Theresa May, the Prime Minister, visited Saudi Arabia without covering her hair, or even wearing a hat. Earlier, asked whether Britain’s response to Spain’s ambitions to rule Gibraltar meant war-war or jaw-jaw, said: ‘It’s definitely jaw-jaw.’ She was responding to a hoo-ha over remarks by Lord Howard of Lympne, a former leader of the Conservative Party, about a paragraph at the end of draft negotiation outlines circulated by Donald Tusk, the president of the European council, that said: ‘No agreement between the EU and the United Kingdom may apply to the territory of Gibraltar without the agreement between the Kingdom of Spain and the United Kingdom.’ Lord Howard had said on television that ‘another woman prime minister sent a task force halfway across the world to protect another small group of British people against another Spanish-speaking country’.
Simon Stevens, the chief executive of NHS England, said that patients faced longer delays before knee and hip replacements as a ‘trade-off’ for improvements in other areas.

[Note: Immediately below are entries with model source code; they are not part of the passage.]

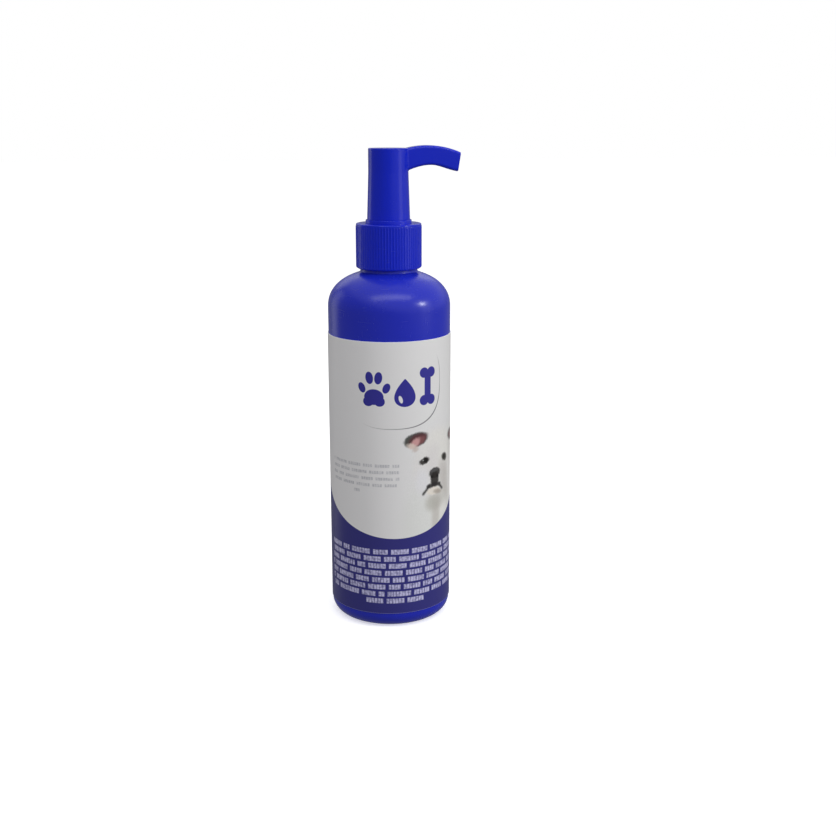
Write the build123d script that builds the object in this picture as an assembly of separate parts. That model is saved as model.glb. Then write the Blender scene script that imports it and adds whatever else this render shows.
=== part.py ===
"""A 250 ml shampoo bottle with a wrap-round label and a screw-on lotion pump.

Millimetres, +Z up. The origin is the centre of the foot ring, on the surface that the bottle
stands on. The label's front faces -Y and the spout points along +X. The pump is drawn screwed
home, with its head up. Each piece is one solid, written to its own STEP file.
"""

from build123d import *
import os
from math import asin, cos, hypot, sin, sqrt

# ---- Bottle ------------------------------------------------------------------------------
BODY_R = 25.0
WALL = 1.0
HEEL_R = 6.0  # round between the upright side and the foot ring
FOOT_IN_R = 17.0  # inner edge of the flat foot ring
DOME_R = 15.4  # edge of the domed base
DOME_EDGE = 1.4  # height of that edge above the foot
PUSH_UP = 2.6  # height of the dome's middle above the foot
SHOULDER_Z = 131.55  # where the upright side ends
SHOULDER_RISE = 15.4  # half height of the superellipse that the shoulder follows
SHOULDER_POWER = 2.27
NECK_FLARE = 2.0  # width of the hollow curve between shoulder and neck root
NECK_FLARE_Z = 146.3  # height at which that curve turns upright
NECK_ROOT_R = 11.6
NECK_ROOT_Z = 147.7
NECK_R = 10.8
BORE_R = 9.55
NECK_TOP = 161.3
LIP = 0.3  # bevel on the neck's rim

# ---- Label -------------------------------------------------------------------------------
LABEL_LOW = 6.9
LABEL_HIGH = 121.1
LABEL_THICK = 0.3
LABEL_GAP = 2.0  # strip of bare bottle between the label's two edges, at the back

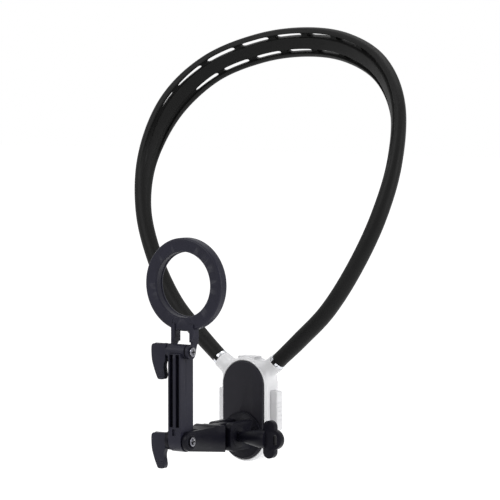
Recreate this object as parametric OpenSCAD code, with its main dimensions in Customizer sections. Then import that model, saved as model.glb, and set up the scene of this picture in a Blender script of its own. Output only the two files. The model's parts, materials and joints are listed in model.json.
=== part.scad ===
// Neck phone holder: a soft neck band, a chest base with a quick-release plate, a swivelling
// two-piece folding arm with clamp levers and a ring that grips a phone by its magnets.
// The origin is where the band's inner face rests on the nape; the wearer looks along -Y.

/* [Neck band] */
// Widest distance between the band's two sides, centre to centre
loop_w = 212; // [190:1:240]
// Height of the nape rest above the plate's lower rim
hang_drop = 292; // [270:1:320]
// Distance of the nape rest behind the plate's front face
hang_reach = 77.5; // [65:0.5:95]
// Distance between the centres of the band's two ends
loop_gap = 51; // [48:0.5:56]
// How far above the front plate the band's ends stand
loop_lift = 1; // [0:0.5:3]
// Straight lead of the band out of its socket
band_lead = 24.5; // [20:0.5:30]
// Diameter of the band at its ends
band_end_d = 11; // [10.4:0.1:11.4]
// Diameter of the band along the chest
strand_d = 11.6; // [11:0.1:13]
// Width of the band at the nape
nape_w = 21.6; // [18:0.2:24]
// Thickness of the band at the nape
nape_t = 9.6; // [8:0.2:11]
// Lean of the nape's inner face from upright, in degrees
nape_tilt = 15; // [5:1:25]
// Length of the flat band, from the nape to where it starts to round off
flat_run = 95; // [80:1:105]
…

Nicola Sturgeon flew to California after signing a climate-change agreement with the state. Earlier, she had formally asked Mrs May for another independence referendum. The National Trust was accused of ‘airbrushing’ Easter from its activities by branding a children’s pursuit ‘Cadbury’s Egg Hunt’; the Prime Minister called the omission of the word Easter ‘absolutely ridiculous’. A house in Kingston, Surrey, worth more than £1 million, on which basement works were being carried out, collapsed into rubble.
The Chief Rabbi accused the Labour Party of ‘failing the Jewish community’ by not expelling Ken Livingstone, who was suspended by a party tribunal for two years (one already accounted for) after saying last April: ‘When Hitler won his election in 1932, his policy then was that Jews should be moved to Israel.